The Team will assess:

  • Whether a parent carer has needs for support and, if so, what those needs are;
  • Whether it is appropriate for the parent to provide, or continue to provide, care for the disabled child, in the light of the parent’s needs for support;
  • Other needs and wishes;
  • Parent carers’ needs assessment must also consider:
    1. The wellbeing of the parent carer;
    2. The need to safeguard and promote the welfare of the disabled child cared for, and any other child for whom the parent carer has parental responsibility.

4. Children in Need

The Social Work Team will work with those families where it is identified that support services for the disabled child are required that cannot be provided at universal /early intervention/ targeted levels. This includes provision of short breaks away from home and those families who are at risk of breakdown without the provision of specialist support services.

Whilst all children with disabilities can be defined as ‘Children in Need’ (CA 1989 Section 17) Rotherham is committed to providing a proportionate and child-centred service which recognises that many families do not want or require a Social Work service simply because they have a disabled child and that a child and family assessment is not necessarily required to access support.

The Disability Family Support Team provides an ‘Early Help’ service for families of disabled children, and will create a package of support for a family based on an Early Help Assessment and multi-agency plan.

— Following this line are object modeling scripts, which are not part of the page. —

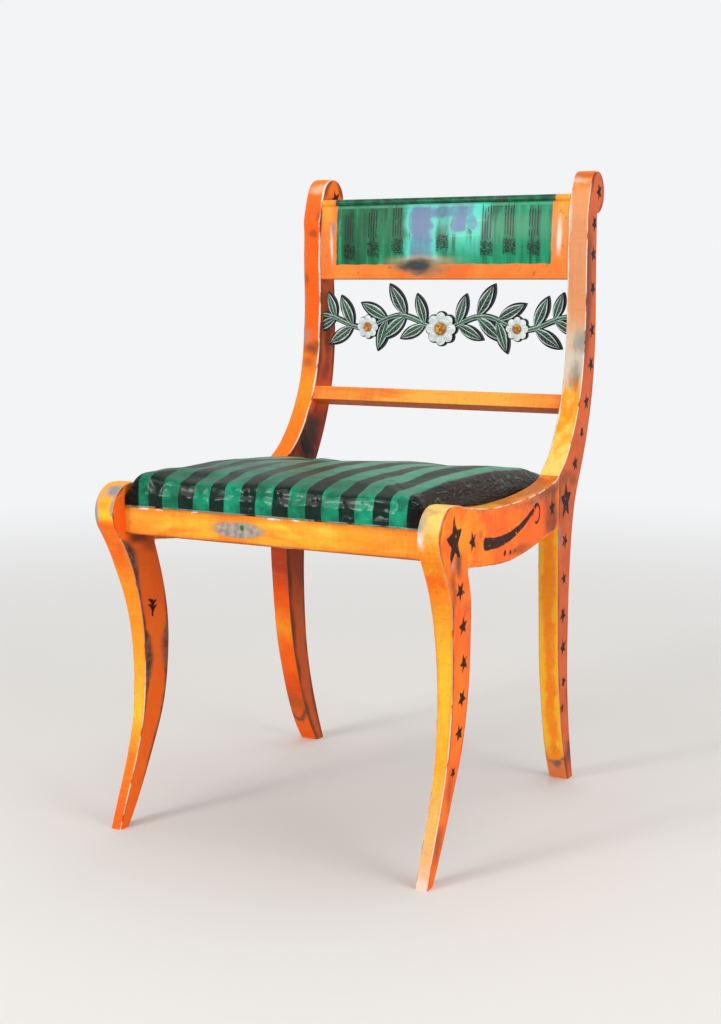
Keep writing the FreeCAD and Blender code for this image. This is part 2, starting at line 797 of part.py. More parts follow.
def build():
    leg_slab = side_slab(leg_taper, taper_shares, taper_top_share, False)
    post_slab = side_slab(rear_tuck, tuck_shares, tuck_top_share, True)
    holes = dowel_holes() + pin_holes() + right_block_screw_holes()
    all_holes = holes + [mirrored(h) for h in holes]
    nodes = {}
    sides = {
        "front_leg": side_piece(front_leg_outline(), leg_slab),
        "side_rail": side_piece(side_rail_outline(), post_slab),
        "post": side_piece(post_outline(), post_slab),
    }
    for name, blank in sides.items():
        piece = bored(blank, holes)
        nodes["right_" + name] = piece
        nodes["left_" + name] = mirrored(piece)
    rails = {
        "front_rail": flat_rail(front_rail_setback, front_rail_depth, front_rail_height),
        "rear_rail": flat_rail(rear_rail_face, rear_rail_depth, rear_rail_height),
        "crest_rail": crest_rail(),
        "mid_rail": mid_rail(),
        "ornament": ornament(),
    }
    for name, blank in rails.items():
        nodes[name] = bored(blank, all_holes)
    for name, at_rear in (("front", False), ("rear", True)):
        block = corner_block(at_rear)
        nodes["right_" + name + "_corner_block"] = block
        nodes["left_" + name + "_corner_block"] = mirrored(block)
    nodes.update(seat_layers())
    for name, lines in dowel_groups().items():
        nodes[name] = both_sides([rod(s, d, r, n) for s, d, r, n in lines])
    nodes["ornament_pins"] = both_sides([rod(s, d, r, n) for s, d, r, n in pin_lines()])
    nodes["block_screws"] = both_sides(right_block_screws())
    nodes["seat_screws"] = both_sides(right_seat_screws())
    nodes["cover_tacks"] = Part.makeCompound(tacks(0))
    return nodes


os.makedirs("parts", exist_ok=True)
for node, shape in build().items():
    print(node, shape.isValid(), len(shape.Solids), round(shape.Volume))
    shape.exportStep("parts/" + node + ".step")
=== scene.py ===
import math

import bpy
from mathutils import Matrix, Vector, noise


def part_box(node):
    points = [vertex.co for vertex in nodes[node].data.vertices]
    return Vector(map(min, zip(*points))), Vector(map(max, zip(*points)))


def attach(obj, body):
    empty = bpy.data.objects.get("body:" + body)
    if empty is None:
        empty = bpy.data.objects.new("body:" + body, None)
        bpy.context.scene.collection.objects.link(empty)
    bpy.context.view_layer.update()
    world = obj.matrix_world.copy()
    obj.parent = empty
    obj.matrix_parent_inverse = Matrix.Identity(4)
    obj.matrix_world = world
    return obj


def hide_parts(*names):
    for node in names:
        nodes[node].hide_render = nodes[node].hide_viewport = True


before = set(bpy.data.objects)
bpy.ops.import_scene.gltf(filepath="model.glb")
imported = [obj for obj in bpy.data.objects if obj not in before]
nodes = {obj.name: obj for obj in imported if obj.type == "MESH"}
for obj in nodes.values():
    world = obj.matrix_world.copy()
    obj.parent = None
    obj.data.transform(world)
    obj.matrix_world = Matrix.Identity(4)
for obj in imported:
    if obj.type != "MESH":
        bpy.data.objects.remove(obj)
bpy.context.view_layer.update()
scene = bpy.context.scene
scene.view_settings.view_transform = "Standard"
print("frame loaded with", len(nodes), "nodes")

# Shader helpers

markEdge = 0.0008             # how softly a painted mark ends, in metres


def hue(text):
    # a colour as painters write it, rrggbb, made linear
    parts = [int(text[i:i + 2], 16) / 255 for i in (0, 2, 4)]
    return tuple(c / 12.92 if c <= 0.04045 else ((c + 0.055) / 1.055) ** 2.4 for c in parts) + (1.0,)


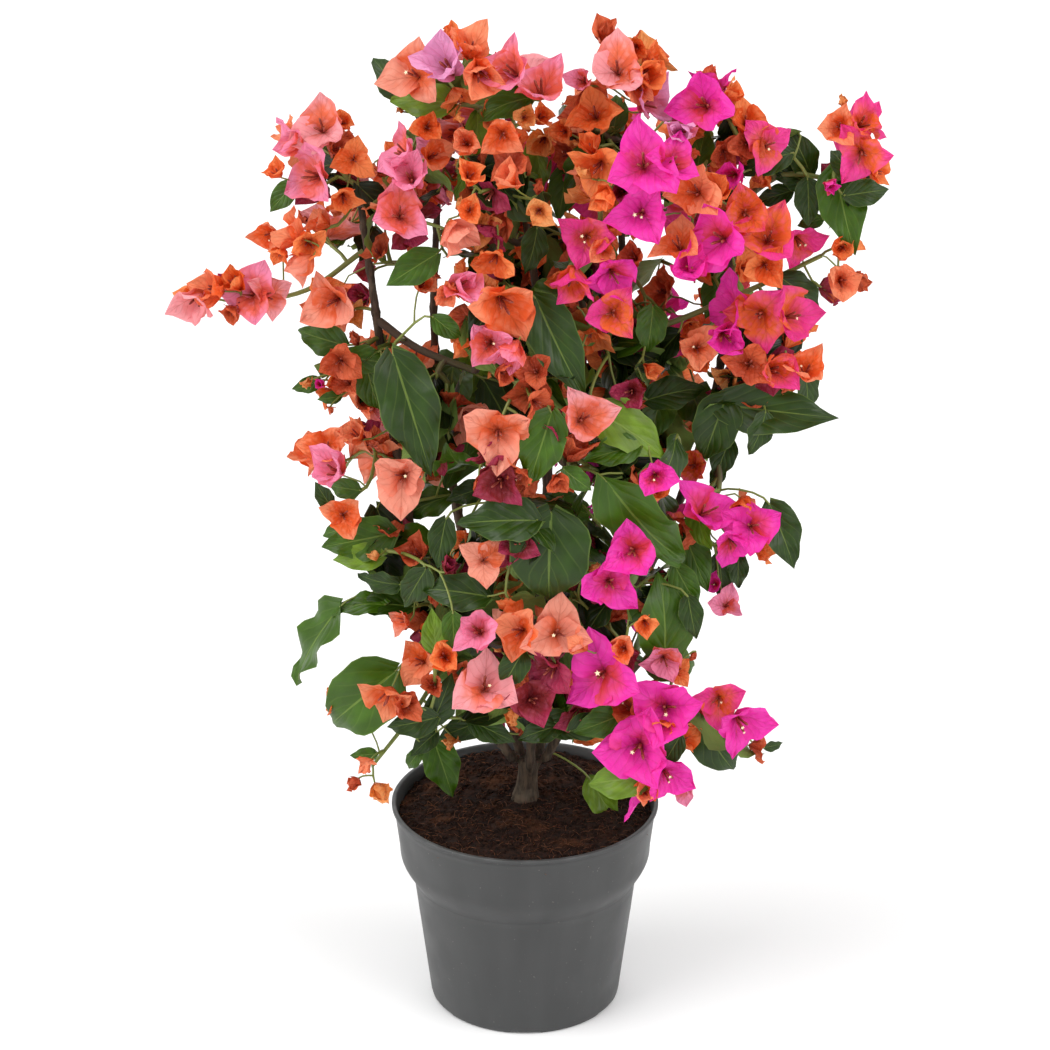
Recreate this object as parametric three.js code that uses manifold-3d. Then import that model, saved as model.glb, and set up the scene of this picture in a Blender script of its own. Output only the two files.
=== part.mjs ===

The Children’s Disability Social Work Team will be the preferred service where families, in addition to requiring support for their disabled child or young person, require additional support because of issues in relation to family functioning, risk of family breakdown or other complex needs.

Families will be visited no less than every four weeks; unless a child or young person has a long-standing package of overnight support in which case Social Work visits can be moved to no less frequently than every 6 weeks with the agreement of the Children’s Service Manager.

Wherever possible, Child in Need Meetings will be aligned with other family meetings (such as EHCP reviews). Every 6 months the Child in Need review will be chaired by the CDT Social Work Team Manager to provide oversight of complex packages of care and support.

5. Safeguarding Processes

The CDT Social Work Team will respond to any child protection enquiries where a case is open to the CDT. Any Safeguarding referrals on cases that are not open to the CDT should be made to the MASH.

Safeguarding referrals concerning families where the disabled child as defined above is part of a sibling group will be received directly by the MASH. The MASH will make a decision based on the criteria outlined below whether the referral will be passed to Duty or to CDT.

Where there is a sibling group in which one or more child has a disability, consideration will be given to the presenting circumstance and how this impacts upon the sibling group as a whole. For example, in cases of Domestic Abuse or Neglect which affect the whole sibling group, the primary practitioner will be allocated from the Duty Team, and a secondary practitioner will be allocated from CDT to meet the needs of the child/young person with a disability. In effect this is a co-working arrangement.

There will sometimes be exceptions to this, for example it may become clear following enquiries / assessment that the concerns are specifically directed at a disabled child and there is no significant risk to the other children in the family. For example a situation where an allegation is made against someone who only has contact with the disabled child in the family (e.g. a teacher, coach or peer at school.)

Where there is any doubt as to which team should have case responsibility, a discussion must take place between the CDT Social Work Team Manager and the MASH Team Manager within 24 hours of the referral being received by the MASH. If an agreement for the case to transfer is not reached within 24 hours then the team who has received the referral (DUTY or CDT) must complete the Child and Family Assessment or Section 47 Enquiry and then recommend the case transfers following completion of the work. Conflicting opinions must be escalated to the relevant Children’s Service Managers. It is important that delay for the child does not occur while this takes place and a joint visits and assessments must always be considered.

6. Looked After Children

The CDT Social Work Team provide a through are service working with those children and young people with disabilities and their siblings who are subject to care proceedings, those who may require permanent placements away from their birth families and those who are looked after by agreement with their families. These cases will be co-worked with other appropriate teams where the child or young person has non-disabled siblings.

7. Step-down

Where there is no further role for CDT a Team Around the Family Meeting (also called a multi-agency meeting or MAM) will take place to step the case out of children's social care CDT to the relevant lead agency which in most instances be the Disability Family Support Team. Step-down paperwork will be completed as per Locality Cases and each case will be discussed at a monthly step-down meeting.

The Disability Family Support Service will offer a bespoke package of support dependent on the identified needs of the child, young person or family at the point of step-down which may include assessment for a Short Break, work towards transition, Group Work support for parents or direct work with a family.